Divan şiirinin Anadolu'daki ilk şairi sayılan Hoca Dehhanî bir mücevher ustası yahut bir kuyumcu değildi. Ancak o, sevgiliyi değerli kabul ettiği için ona mücevherleri layık görmüş ve şöyle demişti:
Gözün sadefinden nice dürdane dökersin
Şol dişi güher dudağı mercan ere umma
"Ey âşık! Gözünün sedefinden daha ne zamana kadar inci taneleri döküp duracaksın? Zannediyor musun ki böyle yapınca o dişi inci, dudağı mercan olan sevgiliye ulaşabileceksin!?.." Şair bu beyitte adeta okuyucusunun iki hususta dikkatini çekiyor ve bir şeyin farkına varılmasını istiyor. Birincisi incinin sedeften elde edildiği ve sedefin de değerli oluşu, ikincisi ise incilerin mercanla birlikte saklanması.
Eski hanımefendiler, inci ve mercanlarını akikten yapılan mücevher kutularında bir arada saklarlar, diğer mücevherleri ile karıştırmazlarmış. Bizce bunun sebebi, şairin farkına varmamızı istediği husus olmalıdır: Hem inci, hem de mercan denizden çıkartılır ve bir zamanlar canlı iken sonradan taşlaşmış olarak değer bulur. Şair ilk dizede inciyi, ikinci dizede mercanı anarak âşıkın (kendisinin) gözünü denize benzetmektedir ki okuyucu bunun farkına vardığı zaman onun sevgili uğruna ne derece çok (denizler kadar) ağladığını görmüş olacaktır. Bu da sevgilisinin ne derece güzel olduğunun delilidir.
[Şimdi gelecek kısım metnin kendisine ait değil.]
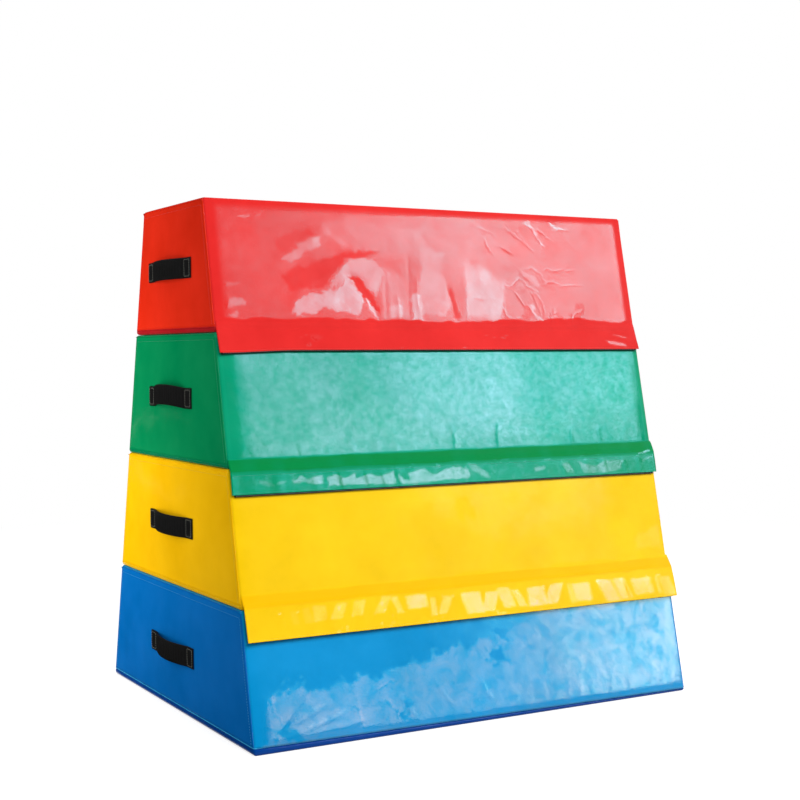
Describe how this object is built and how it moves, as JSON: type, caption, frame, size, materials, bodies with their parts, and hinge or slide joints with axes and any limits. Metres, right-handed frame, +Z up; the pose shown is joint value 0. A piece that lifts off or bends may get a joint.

Plastik takılar çağındayız ve bir zamanların mücevher tanımı içine giren zümrüt, pırlanta, elmas, inci, mercan, yakut, zebercet, firuze, la'l, yeşim gibi taşlar ile bunların kakıldığı gül yahut armudi küpeler, serpme taşlardan ışık ışık kırılan telkari veya savatlı zarif bilezikler, altın örme zincir zincir parıldayan halhallar, bilhassa zümrüt, inci ve elmasın renk uyumlarıyla bezeli sorguçlar, bilhassa saray kadınları için üretilen iki üç sıra mücevherli gerdanlıklar, yahut bir Kaşıkçı elması bize uzak bir mazinin erişilmez güzellikleri olarak görünüyor. Varsa yoksa Erzurum'un burma bilezikleri, Diyarbakır ve Trabzon'un hasır bilezikleri, Malatya işi burmalı hap gerdanlıkları... Tek taş pırlantalar da moda olmasa, taşlar hayatımızdan çekilip gitmiş gibi. Eskiden hiç olmazsa yeşim, akik veya zümrüt üzerine hakkedilmiş mühür yüzükler kullanılırmış. Karacaoğlan'ın "Telli turnam sökün gelir / İnci mercan yükün gelir..." dediği mücevher kervanları acep nerelere gittiler?
Mercan duası
Eski En'am kitaplarında ve dua mecmualarında karınca duası, ism-i azam duası gibi bir de mercan duası varmış. Bu duanın nasıl bir şey olduğu, neye yaradığı, hangi vakitte edildiği maalesef bilinmiyor. Ancak geriye kalan efsanesinden bir şirinlik muskası olduğu anlaşılıyor:
Vaktiyle bir sultanın çok sevdiği Mercan adlı bir cariyesi birden ölüvermiş. Yasa boğulan sultan, ölüyü yıkayacak kadına, "Kefenlemeden evvel beni çağırın son bir kez göreyim!" demiş. Yıkayıcı kadın cesedi soyarken saçları arasında bir muska ve muskanın içinde de bir mercan bulur. Bunu hemen kendi başına takar. İşini bitirince sultana haber verirler. Lakin sultan cariyesini o eski güzelliği yerine zenci kılığında görür. O sırada yıkayıcı kadını görüp derhal âşık olur ve nikâhlayıp alır.
BERCESTE
Nola candan olursa mübtelası
Ki la'li götürür mercan duası
Sevgilinin tutkunu canını feda etse ne çıkar; çünkü dudağı hiç durmadan mercan duası götürüyor (dudağı mercan rengindedir / dudağından mercan duası hiç eksik olmuyor).